World leaders met in Kyoto, Japan in early December to sign a treaty that will attempt to reduce greenhouse gases and thwart the threat of global climate change. The Clinton Administration has justified such a measure to combat the apocalyptic effects that projected global warming will have on human health. Proponents of the proposal have warned that the alleged climate change will cause hundreds of thousands to die yearly due to heat-related ailments and increase the spread of tropical infectious diseases.
Climate science, however, is rife with uncertainty as are the allegations for the health effects.
In fact, there is no scientific consensus concerning global warming. The climate change predictions are based on computer models that have not been validated and are far from perfect. These projected findings on which billions of dollars are waged can differ by up to 400 percent. As for the hypothetical health effects that are based on the alleged global warming, these predictions arc even more dubious.
For example, First Lady Hillary Clinton has portended in her weekly newspaper column that “as a consequence of climate change, the percentage of the world’s population at risk to malaria could increase from 45 percent to 60 percent. And the United States is not immune.”
This is true, the U.S. is not immune. The mosquito vectors of dengue, yellow fever, and malaria that the First Lady mentions, have been in the United States for centuries now. No epidemic has occurred or will occur because of the public health and sanitation infrastructure that exists here.

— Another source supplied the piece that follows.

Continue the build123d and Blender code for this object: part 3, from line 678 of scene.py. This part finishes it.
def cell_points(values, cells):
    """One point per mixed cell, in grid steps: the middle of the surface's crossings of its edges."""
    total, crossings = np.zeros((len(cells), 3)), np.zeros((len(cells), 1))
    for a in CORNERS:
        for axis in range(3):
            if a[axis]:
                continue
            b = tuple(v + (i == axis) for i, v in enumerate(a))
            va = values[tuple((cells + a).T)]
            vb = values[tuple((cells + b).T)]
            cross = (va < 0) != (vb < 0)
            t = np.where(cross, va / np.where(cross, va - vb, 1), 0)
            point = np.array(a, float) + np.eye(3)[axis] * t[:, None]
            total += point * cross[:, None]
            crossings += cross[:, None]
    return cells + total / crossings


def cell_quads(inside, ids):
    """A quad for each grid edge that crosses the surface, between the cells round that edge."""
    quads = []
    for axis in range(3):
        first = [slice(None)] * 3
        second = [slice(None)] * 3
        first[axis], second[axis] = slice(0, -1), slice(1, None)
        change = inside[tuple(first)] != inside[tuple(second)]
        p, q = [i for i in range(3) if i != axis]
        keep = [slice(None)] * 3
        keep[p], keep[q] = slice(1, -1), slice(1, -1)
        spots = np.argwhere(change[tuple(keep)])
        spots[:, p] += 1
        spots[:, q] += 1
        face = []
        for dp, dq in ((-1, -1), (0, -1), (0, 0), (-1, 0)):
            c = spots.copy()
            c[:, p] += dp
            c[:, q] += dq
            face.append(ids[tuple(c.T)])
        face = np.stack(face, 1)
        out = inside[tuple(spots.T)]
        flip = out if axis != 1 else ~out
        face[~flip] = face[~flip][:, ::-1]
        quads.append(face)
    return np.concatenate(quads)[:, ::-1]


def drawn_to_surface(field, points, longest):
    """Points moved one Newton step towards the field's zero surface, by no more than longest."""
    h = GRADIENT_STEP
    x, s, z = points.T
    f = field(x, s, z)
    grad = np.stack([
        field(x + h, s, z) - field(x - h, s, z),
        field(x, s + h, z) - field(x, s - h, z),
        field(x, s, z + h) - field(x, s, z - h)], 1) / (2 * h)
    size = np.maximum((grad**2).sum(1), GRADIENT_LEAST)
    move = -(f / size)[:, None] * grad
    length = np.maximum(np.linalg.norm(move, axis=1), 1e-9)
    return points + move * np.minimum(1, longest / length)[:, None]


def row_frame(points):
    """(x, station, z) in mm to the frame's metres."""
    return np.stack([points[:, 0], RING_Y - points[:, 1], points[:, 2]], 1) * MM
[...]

As for the increase in the incidence of malaria: rising temperatures may shorten the incubation period of mosquitoes carrying the disease. However, the warming of the earth alone will not increase the disease. Dr. Duane Gubler, director of the division of vector-borne infectious diseases at the Centers for Disease Control and Prevention (CDC), has noted that during the summer the Gulf states of the United States are several degrees warmer than the Caribbean. While both regions carry the dengue vector, only the Caribbean has the disease. It is not the climate, it is the existence of a stable public health program that controls the disease.
Contrary to the Clinton Administration’s belief, the significant health problem facing the world is not global warming. There were 922,000 deaths in India alone in 1990 from preventable diarrheal disease; these deaths could have been eradicated with a moderate investment in drinking water and sanitation. The answer is to expand resources of public health measures to prevent the spread of disease — immunization, mosquito control, and improved sanitation.
The global warming doomsayers, however, want us to believe that limiting gas emissions will save the lives of humans. But a proposal of this kind may have the reverse effect — worsening the already dire state of human health in developing countries. Emissions limits of the magnitude proposed by global warming proponents will disrupt the economies of developed nations who will bear the brunt of the restrictions. With the economies of developed nations compromised, international aid and public health programs will be under-funded placing more lives at risk of preventable diseases.
To effectively combat global health problems today and in the future, it is imperative that we rebuild our public health infrastructure and implement better disease-prevention strategies, not invest in proposals that will disrupt economies and cost Americans millions of jobs.
Dr. Elizabeth M. Whelan is president of the American Council on Science and Health, a New York-based public health advocacy organization.